• **WRITTEN PROBLEM**: Your task is to output the data exactly as it stands.

***** SOURCE DATA *****

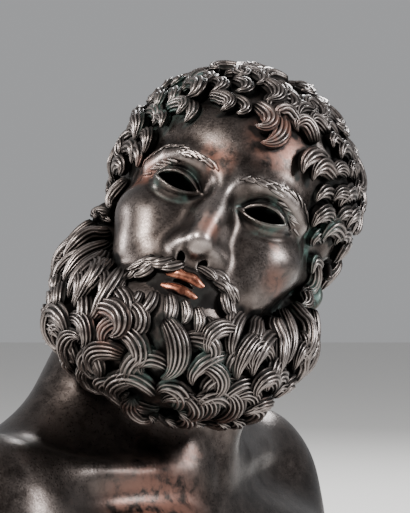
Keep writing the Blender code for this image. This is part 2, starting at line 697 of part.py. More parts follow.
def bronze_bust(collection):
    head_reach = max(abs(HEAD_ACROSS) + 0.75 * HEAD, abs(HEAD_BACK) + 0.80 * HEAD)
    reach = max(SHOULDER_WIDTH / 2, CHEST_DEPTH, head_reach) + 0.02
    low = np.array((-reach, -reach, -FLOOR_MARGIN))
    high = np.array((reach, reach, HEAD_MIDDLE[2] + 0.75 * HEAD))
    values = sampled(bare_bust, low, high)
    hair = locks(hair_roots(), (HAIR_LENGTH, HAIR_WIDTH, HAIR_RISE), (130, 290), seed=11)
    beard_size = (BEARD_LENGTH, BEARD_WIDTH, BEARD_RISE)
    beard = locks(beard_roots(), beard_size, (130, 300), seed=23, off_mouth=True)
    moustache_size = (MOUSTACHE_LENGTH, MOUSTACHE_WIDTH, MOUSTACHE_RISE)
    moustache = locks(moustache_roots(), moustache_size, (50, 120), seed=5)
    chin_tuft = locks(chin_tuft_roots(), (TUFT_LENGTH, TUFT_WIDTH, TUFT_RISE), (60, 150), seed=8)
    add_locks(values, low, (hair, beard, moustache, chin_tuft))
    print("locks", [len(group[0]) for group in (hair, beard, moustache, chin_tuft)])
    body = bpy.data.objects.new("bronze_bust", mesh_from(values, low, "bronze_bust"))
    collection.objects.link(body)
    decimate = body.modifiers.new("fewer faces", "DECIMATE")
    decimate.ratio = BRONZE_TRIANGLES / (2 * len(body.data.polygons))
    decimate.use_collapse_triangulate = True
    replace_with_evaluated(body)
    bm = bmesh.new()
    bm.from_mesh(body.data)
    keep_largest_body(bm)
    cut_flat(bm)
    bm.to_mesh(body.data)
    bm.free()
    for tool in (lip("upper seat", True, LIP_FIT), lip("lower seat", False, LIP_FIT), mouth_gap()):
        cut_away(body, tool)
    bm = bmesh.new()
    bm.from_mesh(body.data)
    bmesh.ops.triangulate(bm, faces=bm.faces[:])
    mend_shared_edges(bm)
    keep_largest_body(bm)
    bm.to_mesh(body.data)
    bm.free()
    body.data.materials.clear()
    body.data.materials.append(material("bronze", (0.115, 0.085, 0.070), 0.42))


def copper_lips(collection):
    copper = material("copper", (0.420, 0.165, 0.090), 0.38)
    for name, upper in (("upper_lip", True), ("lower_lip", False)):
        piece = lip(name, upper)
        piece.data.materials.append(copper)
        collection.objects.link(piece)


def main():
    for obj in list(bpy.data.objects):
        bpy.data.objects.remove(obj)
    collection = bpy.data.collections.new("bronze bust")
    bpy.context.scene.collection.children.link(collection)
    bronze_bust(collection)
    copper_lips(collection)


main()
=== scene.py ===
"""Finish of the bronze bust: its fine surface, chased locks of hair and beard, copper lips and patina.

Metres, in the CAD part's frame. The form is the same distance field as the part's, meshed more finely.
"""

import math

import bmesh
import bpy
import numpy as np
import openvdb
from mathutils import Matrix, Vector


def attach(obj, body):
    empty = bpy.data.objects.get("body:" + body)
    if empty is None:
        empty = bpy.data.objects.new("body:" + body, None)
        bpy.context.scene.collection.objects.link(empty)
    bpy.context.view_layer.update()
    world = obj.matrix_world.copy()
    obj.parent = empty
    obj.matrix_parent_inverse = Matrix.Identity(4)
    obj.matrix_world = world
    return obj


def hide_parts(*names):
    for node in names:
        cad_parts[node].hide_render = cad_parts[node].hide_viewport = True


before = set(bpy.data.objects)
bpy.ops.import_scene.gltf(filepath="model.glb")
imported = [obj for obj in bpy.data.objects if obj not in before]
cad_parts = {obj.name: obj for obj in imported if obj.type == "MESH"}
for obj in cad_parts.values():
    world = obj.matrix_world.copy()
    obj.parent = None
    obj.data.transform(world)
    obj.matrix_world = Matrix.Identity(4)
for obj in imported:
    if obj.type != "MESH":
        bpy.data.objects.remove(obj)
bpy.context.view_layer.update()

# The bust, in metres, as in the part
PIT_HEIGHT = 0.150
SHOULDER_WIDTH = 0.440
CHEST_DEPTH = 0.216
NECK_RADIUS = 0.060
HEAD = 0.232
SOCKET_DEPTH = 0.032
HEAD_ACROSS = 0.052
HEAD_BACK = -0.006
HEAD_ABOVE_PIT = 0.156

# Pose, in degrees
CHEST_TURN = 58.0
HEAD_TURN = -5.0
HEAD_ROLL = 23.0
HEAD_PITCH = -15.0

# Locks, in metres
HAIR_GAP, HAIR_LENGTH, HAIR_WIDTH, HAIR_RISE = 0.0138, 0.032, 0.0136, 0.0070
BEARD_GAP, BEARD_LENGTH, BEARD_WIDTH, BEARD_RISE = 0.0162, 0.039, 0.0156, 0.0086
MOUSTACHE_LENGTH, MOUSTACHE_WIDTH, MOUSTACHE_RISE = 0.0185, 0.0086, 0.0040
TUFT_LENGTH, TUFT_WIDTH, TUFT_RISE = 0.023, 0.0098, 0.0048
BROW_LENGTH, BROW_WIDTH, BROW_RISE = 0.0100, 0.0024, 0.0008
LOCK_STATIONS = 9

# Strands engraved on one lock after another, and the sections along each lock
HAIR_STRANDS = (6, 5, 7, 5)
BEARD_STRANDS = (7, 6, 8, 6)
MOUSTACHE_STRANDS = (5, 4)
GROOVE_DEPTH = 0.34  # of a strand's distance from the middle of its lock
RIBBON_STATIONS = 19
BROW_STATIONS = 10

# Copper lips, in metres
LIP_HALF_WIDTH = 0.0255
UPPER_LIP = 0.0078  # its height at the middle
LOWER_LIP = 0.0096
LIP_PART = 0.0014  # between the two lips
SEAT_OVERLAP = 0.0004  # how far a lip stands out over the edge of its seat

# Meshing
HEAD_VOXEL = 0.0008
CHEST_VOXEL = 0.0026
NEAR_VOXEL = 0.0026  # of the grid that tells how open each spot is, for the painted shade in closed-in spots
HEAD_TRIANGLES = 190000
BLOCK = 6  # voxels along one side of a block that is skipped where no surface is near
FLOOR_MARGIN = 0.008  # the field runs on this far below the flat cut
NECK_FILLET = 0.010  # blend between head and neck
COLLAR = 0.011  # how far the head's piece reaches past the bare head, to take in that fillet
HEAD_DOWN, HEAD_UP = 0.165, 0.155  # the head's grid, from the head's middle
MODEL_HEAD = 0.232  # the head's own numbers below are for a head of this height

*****

• **WRITTEN ANSWER**:
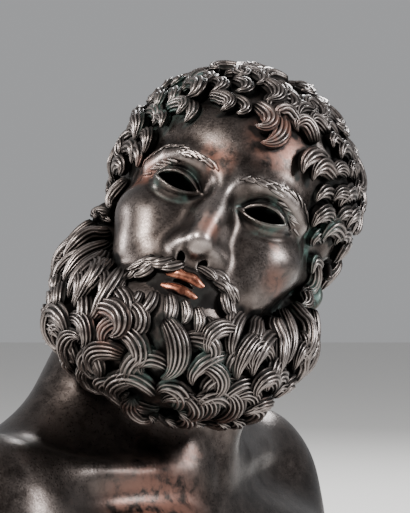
Keep writing the Blender code for this image. This is part 2, starting at line 697 of part.py. More parts follow.
def bronze_bust(collection):
    head_reach = max(abs(HEAD_ACROSS) + 0.75 * HEAD, abs(HEAD_BACK) + 0.80 * HEAD)
    reach = max(SHOULDER_WIDTH / 2, CHEST_DEPTH, head_reach) + 0.02
    low = np.array((-reach, -reach, -FLOOR_MARGIN))
    high = np.array((reach, reach, HEAD_MIDDLE[2] + 0.75 * HEAD))
    values = sampled(bare_bust, low, high)
    hair = locks(hair_roots(), (HAIR_LENGTH, HAIR_WIDTH, HAIR_RISE), (130, 290), seed=11)
    beard_size = (BEARD_LENGTH, BEARD_WIDTH, BEARD_RISE)
    beard = locks(beard_roots(), beard_size, (130, 300), seed=23, off_mouth=True)
    moustache_size = (MOUSTACHE_LENGTH, MOUSTACHE_WIDTH, MOUSTACHE_RISE)
    moustache = locks(moustache_roots(), moustache_size, (50, 120), seed=5)
    chin_tuft = locks(chin_tuft_roots(), (TUFT_LENGTH, TUFT_WIDTH, TUFT_RISE), (60, 150), seed=8)
    add_locks(values, low, (hair, beard, moustache, chin_tuft))
    print("locks", [len(group[0]) for group in (hair, beard, moustache, chin_tuft)])
    body = bpy.data.objects.new("bronze_bust", mesh_from(values, low, "bronze_bust"))
    collection.objects.link(body)
    decimate = body.modifiers.new("fewer faces", "DECIMATE")
    decimate.ratio = BRONZE_TRIANGLES / (2 * len(body.data.polygons))
    decimate.use_collapse_triangulate = True
    replace_with_evaluated(body)
    bm = bmesh.new()
    bm.from_mesh(body.data)
    keep_largest_body(bm)
    cut_flat(bm)
    bm.to_mesh(body.data)
    bm.free()
    for tool in (lip("upper seat", True, LIP_FIT), lip("lower seat", False, LIP_FIT), mouth_gap()):
        cut_away(body, tool)
    bm = bmesh.new()
    bm.from_mesh(body.data)
    bmesh.ops.triangulate(bm, faces=bm.faces[:])
    mend_shared_edges(bm)
    keep_largest_body(bm)
    bm.to_mesh(body.data)
    bm.free()
    body.data.materials.clear()
    body.data.materials.append(material("bronze", (0.115, 0.085, 0.070), 0.42))


def copper_lips(collection):
    copper = material("copper", (0.420, 0.165, 0.090), 0.38)
    for name, upper in (("upper_lip", True), ("lower_lip", False)):
        piece = lip(name, upper)
        piece.data.materials.append(copper)
        collection.objects.link(piece)


def main():
    for obj in list(bpy.data.objects):
        bpy.data.objects.remove(obj)
    collection = bpy.data.collections.new("bronze bust")
    bpy.context.scene.collection.children.link(collection)
    bronze_bust(collection)
    copper_lips(collection)


main()
=== scene.py ===
"""Finish of the bronze bust: its fine surface, chased locks of hair and beard, copper lips and patina.

Metres, in the CAD part's frame. The form is the same distance field as the part's, meshed more finely.
"""

import math

import bmesh
import bpy
import numpy as np
import openvdb
from mathutils import Matrix, Vector


def attach(obj, body):
    empty = bpy.data.objects.get("body:" + body)
    if empty is None:
        empty = bpy.data.objects.new("body:" + body, None)
        bpy.context.scene.collection.objects.link(empty)
    bpy.context.view_layer.update()
    world = obj.matrix_world.copy()
    obj.parent = empty
    obj.matrix_parent_inverse = Matrix.Identity(4)
    obj.matrix_world = world
    return obj


def hide_parts(*names):
    for node in names:
        cad_parts[node].hide_render = cad_parts[node].hide_viewport = True


before = set(bpy.data.objects)
bpy.ops.import_scene.gltf(filepath="model.glb")
imported = [obj for obj in bpy.data.objects if obj not in before]
cad_parts = {obj.name: obj for obj in imported if obj.type == "MESH"}
for obj in cad_parts.values():
    world = obj.matrix_world.copy()
    obj.parent = None
    obj.data.transform(world)
    obj.matrix_world = Matrix.Identity(4)
for obj in imported:
    if obj.type != "MESH":
        bpy.data.objects.remove(obj)
bpy.context.view_layer.update()

# The bust, in metres, as in the part
PIT_HEIGHT = 0.150
SHOULDER_WIDTH = 0.440
CHEST_DEPTH = 0.216
NECK_RADIUS = 0.060
HEAD = 0.232
SOCKET_DEPTH = 0.032
HEAD_ACROSS = 0.052
HEAD_BACK = -0.006
HEAD_ABOVE_PIT = 0.156

# Pose, in degrees
CHEST_TURN = 58.0
HEAD_TURN = -5.0
HEAD_ROLL = 23.0
HEAD_PITCH = -15.0

# Locks, in metres
HAIR_GAP, HAIR_LENGTH, HAIR_WIDTH, HAIR_RISE = 0.0138, 0.032, 0.0136, 0.0070
BEARD_GAP, BEARD_LENGTH, BEARD_WIDTH, BEARD_RISE = 0.0162, 0.039, 0.0156, 0.0086
MOUSTACHE_LENGTH, MOUSTACHE_WIDTH, MOUSTACHE_RISE = 0.0185, 0.0086, 0.0040
TUFT_LENGTH, TUFT_WIDTH, TUFT_RISE = 0.023, 0.0098, 0.0048
BROW_LENGTH, BROW_WIDTH, BROW_RISE = 0.0100, 0.0024, 0.0008
LOCK_STATIONS = 9

# Strands engraved on one lock after another, and the sections along each lock
HAIR_STRANDS = (6, 5, 7, 5)
BEARD_STRANDS = (7, 6, 8, 6)
MOUSTACHE_STRANDS = (5, 4)
GROOVE_DEPTH = 0.34  # of a strand's distance from the middle of its lock
RIBBON_STATIONS = 19
BROW_STATIONS = 10

# Copper lips, in metres
LIP_HALF_WIDTH = 0.0255
UPPER_LIP = 0.0078  # its height at the middle
LOWER_LIP = 0.0096
LIP_PART = 0.0014  # between the two lips
SEAT_OVERLAP = 0.0004  # how far a lip stands out over the edge of its seat

# Meshing
HEAD_VOXEL = 0.0008
CHEST_VOXEL = 0.0026
NEAR_VOXEL = 0.0026  # of the grid that tells how open each spot is, for the painted shade in closed-in spots
HEAD_TRIANGLES = 190000
BLOCK = 6  # voxels along one side of a block that is skipped where no surface is near
FLOOR_MARGIN = 0.008  # the field runs on this far below the flat cut
NECK_FILLET = 0.010  # blend between head and neck
COLLAR = 0.011  # how far the head's piece reaches past the bare head, to take in that fillet
HEAD_DOWN, HEAD_UP = 0.165, 0.155  # the head's grid, from the head's middle
MODEL_HEAD = 0.232  # the head's own numbers below are for a head of this height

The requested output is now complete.